*Written problem:*
Pick out the lines below that include the string "materials".

Object modeling scripts:
=-=-=
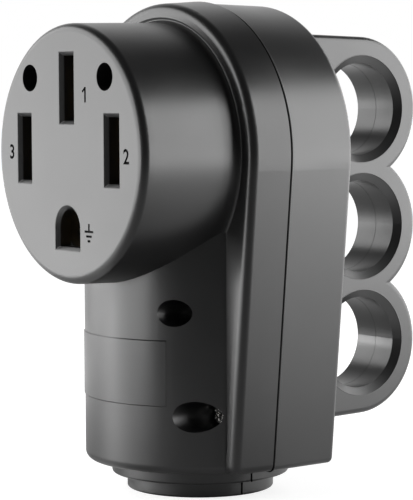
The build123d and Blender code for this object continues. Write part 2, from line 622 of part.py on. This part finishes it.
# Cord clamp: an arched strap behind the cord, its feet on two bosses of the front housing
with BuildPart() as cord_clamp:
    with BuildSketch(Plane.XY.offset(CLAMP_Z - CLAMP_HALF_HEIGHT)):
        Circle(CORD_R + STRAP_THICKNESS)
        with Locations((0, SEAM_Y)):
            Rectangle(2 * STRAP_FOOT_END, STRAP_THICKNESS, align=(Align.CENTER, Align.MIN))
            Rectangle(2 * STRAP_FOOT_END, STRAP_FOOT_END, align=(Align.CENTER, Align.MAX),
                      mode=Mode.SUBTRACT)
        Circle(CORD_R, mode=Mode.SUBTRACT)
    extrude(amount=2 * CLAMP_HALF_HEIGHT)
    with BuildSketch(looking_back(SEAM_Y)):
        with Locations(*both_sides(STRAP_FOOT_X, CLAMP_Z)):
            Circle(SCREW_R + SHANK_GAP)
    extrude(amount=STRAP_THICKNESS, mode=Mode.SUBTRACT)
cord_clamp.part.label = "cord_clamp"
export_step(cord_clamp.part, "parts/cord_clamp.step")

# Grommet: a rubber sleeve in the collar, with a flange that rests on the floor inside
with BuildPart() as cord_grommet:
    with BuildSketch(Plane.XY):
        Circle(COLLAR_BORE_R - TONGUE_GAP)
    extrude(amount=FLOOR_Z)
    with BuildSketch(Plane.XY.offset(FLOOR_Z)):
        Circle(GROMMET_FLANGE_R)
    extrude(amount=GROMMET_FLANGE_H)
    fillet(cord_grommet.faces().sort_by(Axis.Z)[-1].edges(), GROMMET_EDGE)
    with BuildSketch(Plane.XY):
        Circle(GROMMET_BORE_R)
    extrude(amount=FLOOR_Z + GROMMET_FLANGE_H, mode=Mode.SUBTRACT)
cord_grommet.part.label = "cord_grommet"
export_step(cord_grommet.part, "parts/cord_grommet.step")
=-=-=
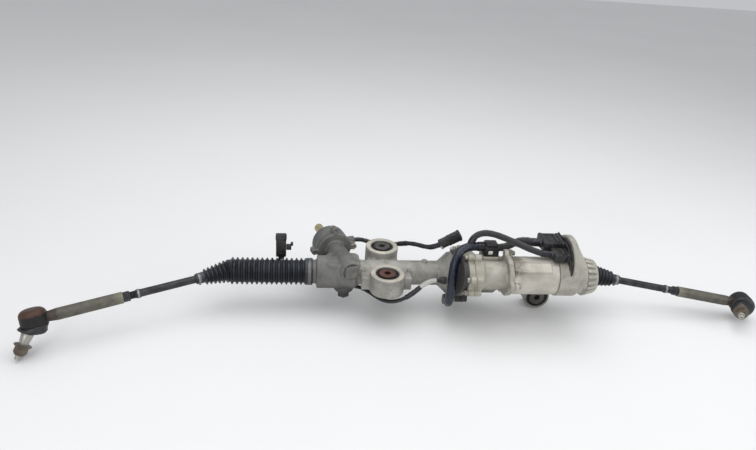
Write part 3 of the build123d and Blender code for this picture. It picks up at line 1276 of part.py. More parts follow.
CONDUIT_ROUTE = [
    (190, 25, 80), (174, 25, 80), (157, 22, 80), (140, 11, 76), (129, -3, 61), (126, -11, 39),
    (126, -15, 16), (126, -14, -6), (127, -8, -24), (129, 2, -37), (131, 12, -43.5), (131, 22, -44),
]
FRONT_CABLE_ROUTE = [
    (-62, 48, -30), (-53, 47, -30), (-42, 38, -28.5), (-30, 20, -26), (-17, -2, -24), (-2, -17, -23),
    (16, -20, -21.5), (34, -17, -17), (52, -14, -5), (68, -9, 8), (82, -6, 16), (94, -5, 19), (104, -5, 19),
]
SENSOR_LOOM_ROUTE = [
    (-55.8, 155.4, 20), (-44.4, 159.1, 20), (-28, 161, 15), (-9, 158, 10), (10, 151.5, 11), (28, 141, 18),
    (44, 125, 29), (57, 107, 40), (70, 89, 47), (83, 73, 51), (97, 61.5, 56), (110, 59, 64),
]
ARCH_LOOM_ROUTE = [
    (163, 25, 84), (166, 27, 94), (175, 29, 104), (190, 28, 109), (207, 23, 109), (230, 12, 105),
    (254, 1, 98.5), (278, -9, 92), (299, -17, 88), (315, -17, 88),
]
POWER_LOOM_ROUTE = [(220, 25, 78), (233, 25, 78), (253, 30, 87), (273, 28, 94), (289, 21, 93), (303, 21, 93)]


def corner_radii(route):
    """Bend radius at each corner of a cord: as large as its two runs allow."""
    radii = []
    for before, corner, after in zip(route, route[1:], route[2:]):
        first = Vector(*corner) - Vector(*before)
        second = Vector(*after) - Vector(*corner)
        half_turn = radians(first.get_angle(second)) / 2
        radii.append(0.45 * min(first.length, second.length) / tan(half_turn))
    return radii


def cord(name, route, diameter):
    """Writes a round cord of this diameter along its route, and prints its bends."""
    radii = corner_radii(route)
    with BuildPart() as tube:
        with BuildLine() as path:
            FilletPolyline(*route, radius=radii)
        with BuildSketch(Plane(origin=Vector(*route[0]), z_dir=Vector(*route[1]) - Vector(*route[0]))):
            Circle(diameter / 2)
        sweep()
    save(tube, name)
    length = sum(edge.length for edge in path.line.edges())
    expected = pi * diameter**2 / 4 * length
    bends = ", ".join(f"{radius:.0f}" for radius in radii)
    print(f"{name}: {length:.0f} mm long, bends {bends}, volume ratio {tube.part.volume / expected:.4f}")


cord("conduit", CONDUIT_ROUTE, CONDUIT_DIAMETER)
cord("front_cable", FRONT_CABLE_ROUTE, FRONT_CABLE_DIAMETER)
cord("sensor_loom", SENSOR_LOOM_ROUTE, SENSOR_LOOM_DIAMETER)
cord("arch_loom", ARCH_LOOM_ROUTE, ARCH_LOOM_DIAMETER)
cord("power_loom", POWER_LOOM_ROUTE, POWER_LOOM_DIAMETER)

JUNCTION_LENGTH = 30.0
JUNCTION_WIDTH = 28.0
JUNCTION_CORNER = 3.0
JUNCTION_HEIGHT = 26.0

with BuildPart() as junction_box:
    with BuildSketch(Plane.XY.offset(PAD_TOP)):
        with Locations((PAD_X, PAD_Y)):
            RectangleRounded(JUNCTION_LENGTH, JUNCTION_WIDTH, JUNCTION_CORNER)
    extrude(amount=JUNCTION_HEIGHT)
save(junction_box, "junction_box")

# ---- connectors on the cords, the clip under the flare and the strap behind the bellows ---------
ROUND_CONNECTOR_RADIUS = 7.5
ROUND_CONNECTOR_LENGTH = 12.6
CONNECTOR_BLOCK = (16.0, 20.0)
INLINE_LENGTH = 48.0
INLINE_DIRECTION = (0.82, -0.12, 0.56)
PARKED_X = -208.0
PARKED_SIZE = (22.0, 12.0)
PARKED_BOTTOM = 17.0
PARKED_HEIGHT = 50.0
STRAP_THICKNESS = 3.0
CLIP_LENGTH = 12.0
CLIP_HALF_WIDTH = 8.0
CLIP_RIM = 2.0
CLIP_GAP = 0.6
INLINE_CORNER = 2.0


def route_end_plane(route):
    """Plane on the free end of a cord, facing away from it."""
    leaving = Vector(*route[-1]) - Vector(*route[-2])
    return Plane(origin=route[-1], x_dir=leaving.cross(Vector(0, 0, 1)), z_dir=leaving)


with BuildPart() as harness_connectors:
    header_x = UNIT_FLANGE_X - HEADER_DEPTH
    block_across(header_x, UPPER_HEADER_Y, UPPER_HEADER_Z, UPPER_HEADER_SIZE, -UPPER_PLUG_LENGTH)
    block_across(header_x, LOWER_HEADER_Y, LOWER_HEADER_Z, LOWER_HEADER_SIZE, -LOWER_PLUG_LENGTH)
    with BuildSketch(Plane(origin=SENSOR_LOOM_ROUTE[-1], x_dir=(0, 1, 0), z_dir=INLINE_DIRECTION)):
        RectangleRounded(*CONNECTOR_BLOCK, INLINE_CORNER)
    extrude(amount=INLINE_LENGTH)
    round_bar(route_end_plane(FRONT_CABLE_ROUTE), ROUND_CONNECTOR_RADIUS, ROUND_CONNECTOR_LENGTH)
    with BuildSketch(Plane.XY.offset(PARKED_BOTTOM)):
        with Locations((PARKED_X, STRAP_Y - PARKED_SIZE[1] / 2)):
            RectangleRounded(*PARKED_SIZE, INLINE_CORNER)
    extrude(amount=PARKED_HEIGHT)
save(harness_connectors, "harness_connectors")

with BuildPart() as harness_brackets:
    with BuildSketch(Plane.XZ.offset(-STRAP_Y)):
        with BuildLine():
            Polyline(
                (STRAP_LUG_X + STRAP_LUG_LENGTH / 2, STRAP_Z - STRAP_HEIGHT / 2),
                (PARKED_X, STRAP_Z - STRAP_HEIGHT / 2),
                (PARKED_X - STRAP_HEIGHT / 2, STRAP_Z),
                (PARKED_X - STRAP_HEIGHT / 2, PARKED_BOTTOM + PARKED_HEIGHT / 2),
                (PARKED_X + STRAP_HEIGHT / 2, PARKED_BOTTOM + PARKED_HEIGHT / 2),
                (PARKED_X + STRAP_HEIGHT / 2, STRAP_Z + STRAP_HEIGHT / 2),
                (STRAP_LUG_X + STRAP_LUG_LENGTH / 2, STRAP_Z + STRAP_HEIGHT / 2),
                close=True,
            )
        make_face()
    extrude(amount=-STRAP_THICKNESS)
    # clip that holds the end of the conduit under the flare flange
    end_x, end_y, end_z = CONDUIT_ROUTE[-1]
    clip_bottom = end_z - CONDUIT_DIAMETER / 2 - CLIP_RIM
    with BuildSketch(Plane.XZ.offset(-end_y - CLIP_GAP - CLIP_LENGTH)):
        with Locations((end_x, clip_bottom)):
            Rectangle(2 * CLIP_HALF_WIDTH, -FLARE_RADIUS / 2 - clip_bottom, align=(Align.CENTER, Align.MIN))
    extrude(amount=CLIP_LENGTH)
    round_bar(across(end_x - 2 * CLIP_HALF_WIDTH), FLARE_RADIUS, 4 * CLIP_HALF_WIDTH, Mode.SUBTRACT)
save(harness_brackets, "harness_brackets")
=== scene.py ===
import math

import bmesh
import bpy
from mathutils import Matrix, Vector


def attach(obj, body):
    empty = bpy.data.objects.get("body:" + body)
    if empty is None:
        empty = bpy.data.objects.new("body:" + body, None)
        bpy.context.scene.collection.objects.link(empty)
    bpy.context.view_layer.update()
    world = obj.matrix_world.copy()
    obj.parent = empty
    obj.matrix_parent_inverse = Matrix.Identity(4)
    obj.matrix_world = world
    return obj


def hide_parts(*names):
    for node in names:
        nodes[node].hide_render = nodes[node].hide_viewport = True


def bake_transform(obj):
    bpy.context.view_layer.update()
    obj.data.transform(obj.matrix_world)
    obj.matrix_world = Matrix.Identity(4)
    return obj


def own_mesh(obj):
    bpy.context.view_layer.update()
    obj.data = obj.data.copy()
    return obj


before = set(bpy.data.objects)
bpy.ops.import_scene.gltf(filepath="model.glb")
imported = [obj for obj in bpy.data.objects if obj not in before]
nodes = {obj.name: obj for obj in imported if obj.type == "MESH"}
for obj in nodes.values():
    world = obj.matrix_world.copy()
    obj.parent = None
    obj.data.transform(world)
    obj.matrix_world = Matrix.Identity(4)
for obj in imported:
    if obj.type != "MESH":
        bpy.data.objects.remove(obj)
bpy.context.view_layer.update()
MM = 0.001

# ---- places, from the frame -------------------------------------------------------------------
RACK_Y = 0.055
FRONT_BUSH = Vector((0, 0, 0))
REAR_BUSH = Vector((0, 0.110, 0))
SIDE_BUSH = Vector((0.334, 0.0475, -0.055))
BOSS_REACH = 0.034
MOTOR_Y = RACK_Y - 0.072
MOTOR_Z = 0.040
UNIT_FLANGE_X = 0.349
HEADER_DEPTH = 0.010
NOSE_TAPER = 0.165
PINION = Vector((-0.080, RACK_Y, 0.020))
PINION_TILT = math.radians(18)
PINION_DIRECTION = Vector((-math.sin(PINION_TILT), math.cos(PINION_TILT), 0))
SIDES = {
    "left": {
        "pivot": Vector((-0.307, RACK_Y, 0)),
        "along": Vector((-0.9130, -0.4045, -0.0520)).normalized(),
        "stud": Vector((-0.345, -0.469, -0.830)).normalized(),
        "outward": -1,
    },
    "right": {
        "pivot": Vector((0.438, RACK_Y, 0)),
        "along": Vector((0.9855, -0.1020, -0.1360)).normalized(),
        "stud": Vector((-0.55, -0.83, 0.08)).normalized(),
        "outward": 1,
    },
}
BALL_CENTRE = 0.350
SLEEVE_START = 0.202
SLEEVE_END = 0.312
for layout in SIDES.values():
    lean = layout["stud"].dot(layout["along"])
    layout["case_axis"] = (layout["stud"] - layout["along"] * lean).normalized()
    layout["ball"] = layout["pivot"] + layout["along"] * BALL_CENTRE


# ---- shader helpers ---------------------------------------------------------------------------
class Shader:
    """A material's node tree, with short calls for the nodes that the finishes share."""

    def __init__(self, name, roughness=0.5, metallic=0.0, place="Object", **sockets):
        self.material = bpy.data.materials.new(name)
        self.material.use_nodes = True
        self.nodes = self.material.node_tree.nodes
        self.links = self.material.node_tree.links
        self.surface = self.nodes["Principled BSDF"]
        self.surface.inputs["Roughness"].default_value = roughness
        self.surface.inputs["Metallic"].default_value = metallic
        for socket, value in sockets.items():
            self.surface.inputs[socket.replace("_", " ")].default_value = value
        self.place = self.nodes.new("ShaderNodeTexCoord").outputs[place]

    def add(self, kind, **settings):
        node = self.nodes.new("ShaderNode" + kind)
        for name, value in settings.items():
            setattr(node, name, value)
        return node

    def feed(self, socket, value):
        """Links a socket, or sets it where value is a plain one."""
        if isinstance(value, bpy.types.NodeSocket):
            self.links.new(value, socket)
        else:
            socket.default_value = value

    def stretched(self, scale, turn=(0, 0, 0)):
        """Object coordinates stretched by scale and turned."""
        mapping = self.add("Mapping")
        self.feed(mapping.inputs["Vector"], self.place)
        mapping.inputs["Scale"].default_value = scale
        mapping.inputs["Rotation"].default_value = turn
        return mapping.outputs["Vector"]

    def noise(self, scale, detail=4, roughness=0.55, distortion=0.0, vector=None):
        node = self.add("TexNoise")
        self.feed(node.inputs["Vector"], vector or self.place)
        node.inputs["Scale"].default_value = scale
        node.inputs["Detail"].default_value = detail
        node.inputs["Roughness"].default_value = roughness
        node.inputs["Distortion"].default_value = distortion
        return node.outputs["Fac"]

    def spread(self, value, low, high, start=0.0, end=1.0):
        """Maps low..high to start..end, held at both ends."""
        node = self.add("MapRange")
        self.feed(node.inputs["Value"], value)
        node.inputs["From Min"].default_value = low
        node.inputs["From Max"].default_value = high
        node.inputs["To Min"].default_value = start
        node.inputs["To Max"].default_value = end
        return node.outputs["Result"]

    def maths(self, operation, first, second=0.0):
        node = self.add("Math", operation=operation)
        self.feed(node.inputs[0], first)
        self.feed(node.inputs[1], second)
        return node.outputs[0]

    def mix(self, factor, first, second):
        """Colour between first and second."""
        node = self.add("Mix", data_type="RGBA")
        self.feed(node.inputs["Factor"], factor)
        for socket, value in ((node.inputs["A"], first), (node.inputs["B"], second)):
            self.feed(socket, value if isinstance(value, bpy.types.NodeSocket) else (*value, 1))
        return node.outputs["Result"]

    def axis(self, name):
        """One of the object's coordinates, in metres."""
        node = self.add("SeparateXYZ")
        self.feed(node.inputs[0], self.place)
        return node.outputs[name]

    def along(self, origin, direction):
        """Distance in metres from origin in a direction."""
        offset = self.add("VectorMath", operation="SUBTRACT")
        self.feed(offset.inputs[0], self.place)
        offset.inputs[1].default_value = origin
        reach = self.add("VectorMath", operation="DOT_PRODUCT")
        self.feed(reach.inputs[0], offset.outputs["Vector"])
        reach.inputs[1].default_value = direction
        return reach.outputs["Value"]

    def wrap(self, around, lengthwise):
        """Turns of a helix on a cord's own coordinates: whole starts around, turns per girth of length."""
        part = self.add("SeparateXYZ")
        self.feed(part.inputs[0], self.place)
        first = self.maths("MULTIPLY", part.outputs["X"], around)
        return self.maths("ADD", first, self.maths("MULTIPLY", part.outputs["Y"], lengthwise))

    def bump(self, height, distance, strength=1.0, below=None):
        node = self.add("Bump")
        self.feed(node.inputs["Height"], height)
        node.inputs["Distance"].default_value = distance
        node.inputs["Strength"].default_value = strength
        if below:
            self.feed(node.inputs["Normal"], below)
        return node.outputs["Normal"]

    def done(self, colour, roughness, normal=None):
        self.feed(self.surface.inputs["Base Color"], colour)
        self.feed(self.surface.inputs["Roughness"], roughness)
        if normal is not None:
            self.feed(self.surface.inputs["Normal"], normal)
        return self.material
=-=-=
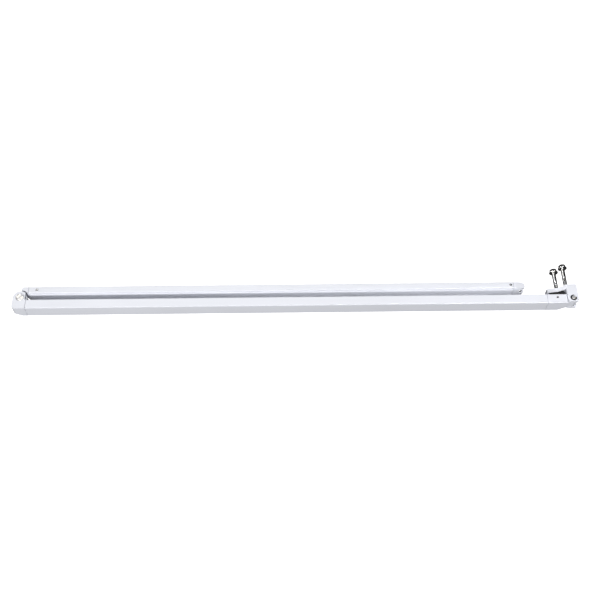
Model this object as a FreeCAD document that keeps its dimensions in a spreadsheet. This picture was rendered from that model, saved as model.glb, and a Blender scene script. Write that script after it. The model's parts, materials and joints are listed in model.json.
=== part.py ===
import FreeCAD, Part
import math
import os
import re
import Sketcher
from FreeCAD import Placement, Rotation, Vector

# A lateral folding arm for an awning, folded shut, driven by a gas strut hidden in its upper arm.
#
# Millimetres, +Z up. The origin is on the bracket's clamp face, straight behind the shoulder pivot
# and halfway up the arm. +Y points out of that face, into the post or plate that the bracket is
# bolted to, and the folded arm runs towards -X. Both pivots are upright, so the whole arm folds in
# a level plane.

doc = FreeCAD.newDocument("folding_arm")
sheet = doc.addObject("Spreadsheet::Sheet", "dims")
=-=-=
*Answer:*
        self.material = bpy.data.materials.new(name)
Model this object as a FreeCAD document that keeps its dimensions in a spreadsheet. This picture was rendered from that model, saved as model.glb, and a Blender scene script. Write that script after it. The model's parts, materials and joints are listed in model.json.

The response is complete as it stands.